SHORT TASK – Write out the whole listing, matching it exactly.

DATA SEGMENT –
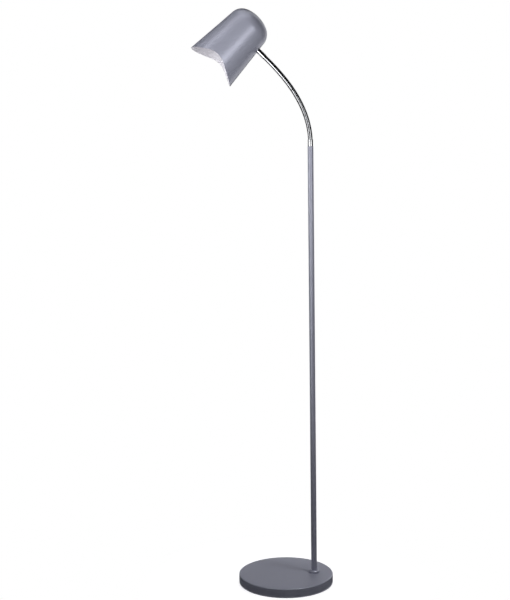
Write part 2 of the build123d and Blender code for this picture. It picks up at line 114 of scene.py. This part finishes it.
# Sprayed and baked metallic lacquer on steel: fine aluminium flake under the binder gives wide,
# soft highlights in the paint's own colour, on a skin with a faint orange peel. The peel is about
# 1.5 mm across, twice the real size, so that it shows at all, over clouds of 110 mm.
paint, tree, shader = finish("sprayed_paint_grey_lilac")
where = add(tree, "ShaderNodeTexCoord").outputs["Object"]
cloud = add(tree, "ShaderNodeTexNoise", {"Vector": where, "Scale": 9, "Detail": 3})
peel = add(tree, "ShaderNodeTexNoise", {"Vector": where, "Scale": 650, "Detail": 2})
mix = {"Factor": cloud.outputs["Fac"], 6: linear("#a1a3b2"), 7: linear("#a8aab9")}
tone = add(tree, "ShaderNodeMix", mix, data_type="RGBA")
gloss = {"Value": peel.outputs["Fac"], "To Min": 0.28, "To Max": 0.38}
gloss = add(tree, "ShaderNodeMapRange", gloss)
bump = {"Height": peel.outputs["Fac"], "Strength": 0.06, "Distance": 0.0002}
bump = add(tree, "ShaderNodeBump", bump)
tree.links.new(tone.outputs[2], shader.inputs["Base Color"])
tree.links.new(gloss.outputs["Result"], shader.inputs["Roughness"])
tree.links.new(bump.outputs["Normal"], shader.inputs["Normal"])
shader.inputs["IOR"].default_value = 1.5
shader.inputs["Metallic"].default_value = 0.25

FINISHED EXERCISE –
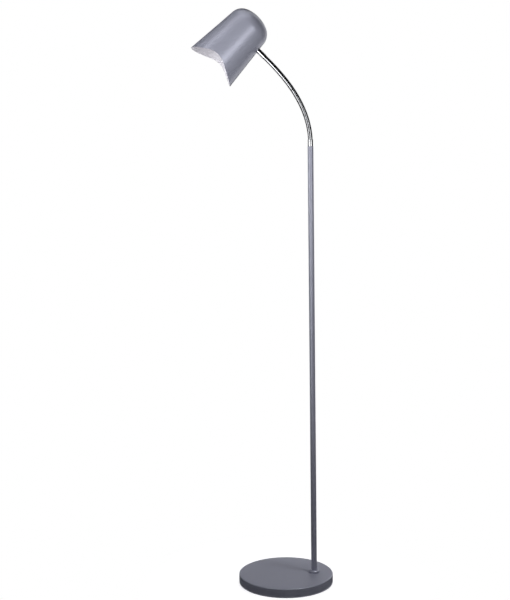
Write part 2 of the build123d and Blender code for this picture. It picks up at line 114 of scene.py. This part finishes it.
# Sprayed and baked metallic lacquer on steel: fine aluminium flake under the binder gives wide,
# soft highlights in the paint's own colour, on a skin with a faint orange peel. The peel is about
# 1.5 mm across, twice the real size, so that it shows at all, over clouds of 110 mm.
paint, tree, shader = finish("sprayed_paint_grey_lilac")
where = add(tree, "ShaderNodeTexCoord").outputs["Object"]
cloud = add(tree, "ShaderNodeTexNoise", {"Vector": where, "Scale": 9, "Detail": 3})
peel = add(tree, "ShaderNodeTexNoise", {"Vector": where, "Scale": 650, "Detail": 2})
mix = {"Factor": cloud.outputs["Fac"], 6: linear("#a1a3b2"), 7: linear("#a8aab9")}
tone = add(tree, "ShaderNodeMix", mix, data_type="RGBA")
gloss = {"Value": peel.outputs["Fac"], "To Min": 0.28, "To Max": 0.38}
gloss = add(tree, "ShaderNodeMapRange", gloss)
bump = {"Height": peel.outputs["Fac"], "Strength": 0.06, "Distance": 0.0002}
bump = add(tree, "ShaderNodeBump", bump)
tree.links.new(tone.outputs[2], shader.inputs["Base Color"])
tree.links.new(gloss.outputs["Result"], shader.inputs["Roughness"])
tree.links.new(bump.outputs["Normal"], shader.inputs["Normal"])
shader.inputs["IOR"].default_value = 1.5
shader.inputs["Metallic"].default_value = 0.25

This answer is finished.